Shaq, Lakers Block Rockets -- Last-Second Swipe Preserves First- Game Win For Los Angeles
INGLEWOOD, Calif. - Shaquille O'Neal has a long reach, and with it he plucked back a Los Angeles Laker victory from the rim of defeat.
Quite emphatically. Extremely emphatically.
Game 1 was moving out of reach quickly: A one-point Laker lead, a dwindling clock, a hurrying Houston Rocket guard, an open lane, a 335-pound center on the chase.
With a couple of quick slide steps, a lunge and a long, violent swing of his very long right arm, O'Neal blocked Cuttino Mobley's layup try as time expired, culminating a game full of mood swings and superstar drama.
The O'Neal swat - the biggest play of this Laker season - preserved the Lakers' 101-100 victory yesterday in front of 17,505 at the Great Western Forum and stretched the Laker victory march into the first round of the postseason.
At the tail end of a season in which Coach Kurt Rambis has preached about covering each others' backs, how many Laker backs did O'Neal cover with that block?
"Well, he covered mine - I know that," Rambis said after the victory to open this best-of-five first-round Western Conference series. "He covered the entire team's."
Sure, the Lakers had all the glitzy pieces working - the 20-foot O'Neal lob passes to Kobe Bryant, the Glen Rice scoring machine, even Derek Fisher bombing from the outside for a career-high 20 points.
But, as the Rockets scrambled back from a nine-point fourth-quarter deficit on Charles Barkley's massive shoulders and the contest evolved into a possession-by-possession slugfest, the Lakers pulled it out with some very blue-collar activity.
O'Neal, not so famous for his defensive footwork or playoff pick-and-roll defense, said he knew the Rockets would run a pick-and-roll and see if they could spring somebody loose if O'Neal either over-committed or let the guard fly by.
Instead, O'Neal partially let Mobley scoot past but left Hakeem Olajuwon and followed the guard, then swiped the ball away from behind - and celebrated the play by high-fiving several fans on the baseline as time expired.
"The rumor is I'm not a good pick-and-roll defender," said O'Neal, who finished with 27 points, 11 rebounds and four blocked shots.
"It's not that I'm not a good pick-and-roll defender.

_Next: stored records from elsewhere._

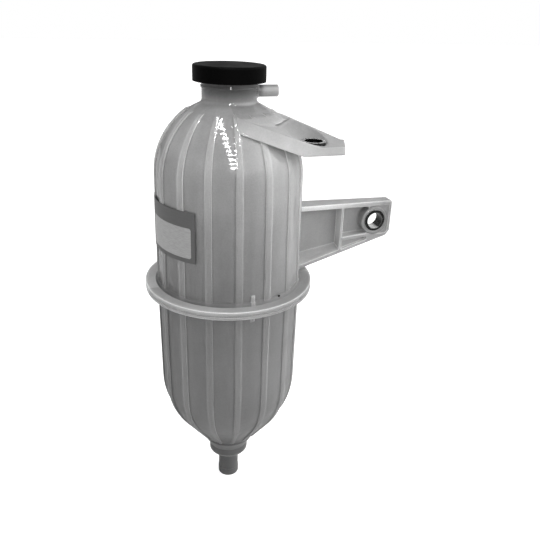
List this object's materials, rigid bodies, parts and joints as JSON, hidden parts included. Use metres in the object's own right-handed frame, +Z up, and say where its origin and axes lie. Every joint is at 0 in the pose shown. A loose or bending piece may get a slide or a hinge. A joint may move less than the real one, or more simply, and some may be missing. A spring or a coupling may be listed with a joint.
{
  "type": "coolant expansion tank",
  "caption": "Upright ribbed plastic expansion tank with a domed top, welded flange, screw cap, side brackets with steel bushes, an overflow nipple and a bottom hose outlet.",
  "frame": {"origin": "centre of the outlet nipple's lower end, on the tank's axis", "axes": "+Z up along the tank's axis, +X towards both brackets and the overflow nipple, the lower bracket's bolt along Y"},
  "size_m": [0.1865, 0.121, 0.3339],
  "materials": {
    "shell": "natural translucent plastic, slightly glossy",
    "cap": "black, moulded",
    "seal": "black rubber",
    "bush": "turned steel, darkened",
    "label": "bare foil label with a dark header band and border"
  },
  "bodies": {
    "tank": {"upper_shell": "shell", "lower_shell": "shell", "upper_bush": "bush", "lower_bush": "bush", "label": "label"},
    "seal": {"cap_seal": "seal"},
    "cap": {"screw_cap": "cap"}
  },
  "joints": [
    {"name": "cap_lift", "type": "slide", "parent": "tank", "child": "seal", "axis": [0, 0, 1], "range_m": [0, 0.00701]},
    {"name": "cap_turn", "type": "hinge", "parent": "seal", "child": "cap", "pos_m": [0, 0, 0.3296], "axis": [0, 0, 1], "range_deg": [0, 630]}
  ],
  "couplings": [
    {"joint": "cap_lift", "follows": "cap_turn", "m_per_rad": 0.00063662}
  ]
}
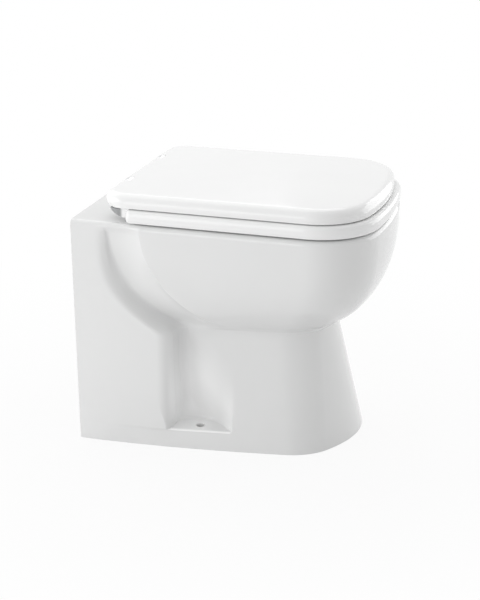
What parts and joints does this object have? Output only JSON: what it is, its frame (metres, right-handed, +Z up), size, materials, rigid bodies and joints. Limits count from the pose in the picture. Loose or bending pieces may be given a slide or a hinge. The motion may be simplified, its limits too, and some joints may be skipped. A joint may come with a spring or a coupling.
{
  "type": "toilet",
  "caption": "Back to wall toilet: glazed pan with boxed back and concealed trap, soft-close ring seat and flat lid on a hidden hinge, floor fixing scoops",
  "frame": {"origin": "on the wall line at floor level, on the centreline", "axes": "+X right as seen from the front, +Y towards the wall, +Z up; the bowl points to -Y"},
  "size_m": [0.3694, 0.5049, 0.4456],
  "materials": {
    "ceramic": "glossy white glaze",
    "seat_plastic": "glossy white moulding",
    "plated_metal": "polished plating",
    "zinc_steel": "zinc plated",
    "rubber": "matte black",
    "nut_plastic": "satin white",
    "damper_plastic": "satin grey",
    "bush_plastic": "satin white",
    "bumper_rubber": "matte light grey"
  },
  "bodies": {
    "pan": {"pan": "ceramic", "hinge_post_left": "plated_metal", "hinge_post_right": "plated_metal", "hinge_pin_left": "plated_metal", "hinge_pin_right": "plated_metal", "base_gasket_left": "rubber", "base_gasket_right": "rubber", "fixing_stud_left": "zinc_steel", "fixing_stud_right": "zinc_steel", "deck_bush_left": "rubber", "deck_bush_right": "rubber", "fixing_washer_left": "zinc_steel", "fixing_washer_right": "zinc_steel", "wing_nut_left": "nut_plastic", "wing_nut_right": "nut_plastic", "lid_damper_vane": "damper_plastic", "seat_damper_vane": "damper_plastic"},
    "seat": {"seat": "seat_plastic", "seat_damper_housing": "damper_plastic", "seat_bush": "bush_plastic", "seat_bumper_front_left": "bumper_rubber", "seat_bumper_front_right": "bumper_rubber", "seat_bumper_rear_left": "bumper_rubber", "seat_bumper_rear_right": "bumper_rubber"},
    "lid": {"lid": "seat_plastic", "lid_damper_housing": "damper_plastic", "lid_bush": "bush_plastic", "lid_bumper_left": "bumper_rubber", "lid_bumper_right": "bumper_rubber"}
  },
  "joints": [
    {"name": "seat_hinge", "type": "hinge", "parent": "pan", "child": "seat", "pos_m": [0, -0.066, 0.4322], "axis": [-1, 0, 0], "range_deg": [0, 95]},
    {"name": "lid_hinge", "type": "hinge", "parent": "seat", "child": "lid", "pos_m": [0, -0.066, 0.4322], "axis": [-1, 0, 0], "range_deg": [0, 95]}
  ]
}
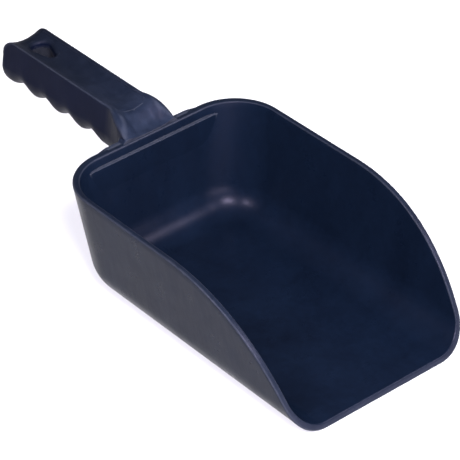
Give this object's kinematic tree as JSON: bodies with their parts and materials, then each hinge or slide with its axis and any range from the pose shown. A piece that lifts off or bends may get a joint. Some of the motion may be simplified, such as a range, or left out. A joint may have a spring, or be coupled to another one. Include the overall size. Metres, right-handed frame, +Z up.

It's (that) being a big man and being a shot-blocker, I'm just used to helping out the guards . . .
"I mean, I can play defense."
Said Fisher, who was screened away from Mobley by Olajuwon on the play: "Shaq is our guy. He's the captain of the ship. And he made the play . . .
"He's always getting ribbed about how he doesn't move his feet, and how he doesn't play pick-and-roll defense. And lo and behold, they run a pick and roll, Shaq moves his feet, and blocks the shot.
"So he was fired up."
O'Neal's block was not the only blue-collar play to pull out this game for the Lakers in the bristling fourth quarter.
Overall, Houston committed 14 turnovers, several in the final minutes.
Trailing 100-98 with less than a minute left, after getting scorched for 16 second-half points by Barkley (he finished with 25 points) and some clutch shooting by Sam Mack (three three-pointers), the Laker defense rose up at the end.
The Lakers forced an Olajuwon miss, swiped the ball away from Scottie Pippen when Bryant stood his ground and Fisher dived for it, then watched the game come down to Mobley and O'Neal.
"To get a stop for the win, it does make you feel good," Fisher said. "But on the other hand, it was like, `Naw, we shouldn't have been in that situation.' "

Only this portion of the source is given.